1. Stop Naming Variables X and Y
X = 10 tells me nothing. In a week, you won't remember if X is a user’s age, a coordinate, or the number of times you've contemplated quitting.
The Fix: Use descriptive names. user_age_years = 10 is self-documenting.
2. Comments are for "Why," Not "What"
If you find writing comments tedious, it’s because you’re likely explaining what the code does (which the code should do itself).
The Fix: Use comments to explain the intent. Raise your Comment Density to help the "future you" understand the logic behind that weird edge-case fix.
3. Don't Build a Code Maze (Cyclomatic Complexity)
If you have five if statements and three for loops nested inside each other, you haven’t written a function; you’ve written a labyrinth.
The Fix: Break the "maze" into smaller, controllable functions. If it’s hard to test, it’s too complex.
4. Treat Your API Keys Like Your House Keys
We’ve all thought, "I’ll just hardcode this API key for a second and delete it before I push." The Reality: You will forget. You will push it. And even if you delete it later, Git History is forever.

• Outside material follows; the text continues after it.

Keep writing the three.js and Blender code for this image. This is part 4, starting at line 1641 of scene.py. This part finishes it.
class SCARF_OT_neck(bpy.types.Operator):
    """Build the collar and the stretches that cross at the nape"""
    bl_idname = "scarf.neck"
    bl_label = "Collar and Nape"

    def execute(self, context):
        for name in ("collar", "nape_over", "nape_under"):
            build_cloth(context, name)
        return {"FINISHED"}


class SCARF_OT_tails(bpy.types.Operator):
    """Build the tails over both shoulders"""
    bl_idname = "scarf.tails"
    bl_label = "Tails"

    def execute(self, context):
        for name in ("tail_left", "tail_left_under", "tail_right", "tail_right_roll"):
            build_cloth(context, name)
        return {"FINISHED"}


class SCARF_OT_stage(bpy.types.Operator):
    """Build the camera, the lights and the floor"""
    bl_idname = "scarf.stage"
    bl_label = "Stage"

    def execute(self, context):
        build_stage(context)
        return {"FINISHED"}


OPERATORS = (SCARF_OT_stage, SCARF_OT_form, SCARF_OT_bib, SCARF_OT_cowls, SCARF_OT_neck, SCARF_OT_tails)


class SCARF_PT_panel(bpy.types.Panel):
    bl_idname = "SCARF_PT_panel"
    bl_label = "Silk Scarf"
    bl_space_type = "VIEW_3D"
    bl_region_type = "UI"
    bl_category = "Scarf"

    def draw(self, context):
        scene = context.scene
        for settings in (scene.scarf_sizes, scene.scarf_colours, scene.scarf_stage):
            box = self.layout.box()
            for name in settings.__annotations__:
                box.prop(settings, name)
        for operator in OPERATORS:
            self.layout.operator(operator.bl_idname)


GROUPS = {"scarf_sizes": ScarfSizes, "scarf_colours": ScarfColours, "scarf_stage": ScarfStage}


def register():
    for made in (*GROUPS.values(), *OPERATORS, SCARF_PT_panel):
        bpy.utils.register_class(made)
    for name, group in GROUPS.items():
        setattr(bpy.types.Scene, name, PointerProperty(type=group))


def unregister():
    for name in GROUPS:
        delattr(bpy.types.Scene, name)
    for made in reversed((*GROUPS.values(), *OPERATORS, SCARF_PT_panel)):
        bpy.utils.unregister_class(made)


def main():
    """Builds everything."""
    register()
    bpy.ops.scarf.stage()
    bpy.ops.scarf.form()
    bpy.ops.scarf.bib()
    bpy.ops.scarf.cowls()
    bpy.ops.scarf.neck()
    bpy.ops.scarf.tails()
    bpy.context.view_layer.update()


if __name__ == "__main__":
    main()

The Fix: Use .env files and environment variables from day one.
5. Be a Ruthless Eraser
"I'll leave this block here... I might need it later." No, you won’t. Dead code and unused libraries are "digital clutter" that confuses your team.
The Fix: Don't be afraid to delete. That’s what Git history is for!
6. Global Variables are a Trap
Global variables seem handy until a random function 300 lines away changes one by accident, and your whole app collapses.
The Fix: Keep data scoped inside classes or functions. A controlled state is a predictable state.
7. Beware of "Spaghetti" Coupling
Ever changed a line in your Login logic only to have the Shopping Cart break? That’s high coupling.
The Fix: Aim for independent modules. A change in one area shouldn't cause an avalanche across the whole application.
8. "It Works on My Machine" is a Red Flag
If running a simple test requires 3 databases and 5 APIs to be live, your code has low testability.
The Fix: Use Dependency Injection and Mocks. Pass functions as parameters so you can test logic in seconds without needing the entire infrastructure.
9. Composition over Inheritance
Deep inheritance (a class inheriting from a class, which inherits from a class...) is a nightmare to track.
The Fix: Prefer breaking behavior into small components. It gives you more control and prevents "backfire" changes.
10. The "God Class" Delusion
A "Helper" class with 30 unrelated methods isn't helpful-it's a mess.
The Fix: Low cohesion makes testing impossible. Refactor into smaller classes with a single responsibility each.
11. Aim for High Cohesion
If the methods inside your class don't actually work with each other, they shouldn't be in the same class.
The Fix: High Cohesion = Clear Responsibilities = Fewer Bugs.
12. Watch Your Code Density
Sometimes code "reads heavy" even if it’s short. Too many actions crammed into a few lines make the logic opaque.
The Fix: Clarity > Brevity. Don't sacrifice readability to save three lines of space.
13. Measure the Halstead Difficulty
This metric measures how hard it is to understand and modify your code. If the difficulty is high, the "mistake probability" skyrockets.
The Fix: If you look at a block of code and feel like moving one piece will break the world, it’s time to refactor.
14. The Ultimate Metric: Maintainability Index
Code isn't judged by whether it works today. It’s judged by how easily it can be fixed tomorrow. The Takeaway: A high Maintainability Index (combining complexity and size) means less stress for you and your team.
Top comments (1)
This is spot on. I couldn't agree more about the importance of coding standards. Just like Google has its style guides, in the Chinese Java world, we heavily rely on the 'Alibaba Coding Guidelines'. Even though it's specific to Java, the concept applies everywhere: a clear handbook is essential for passing code reviews and keeping code clean.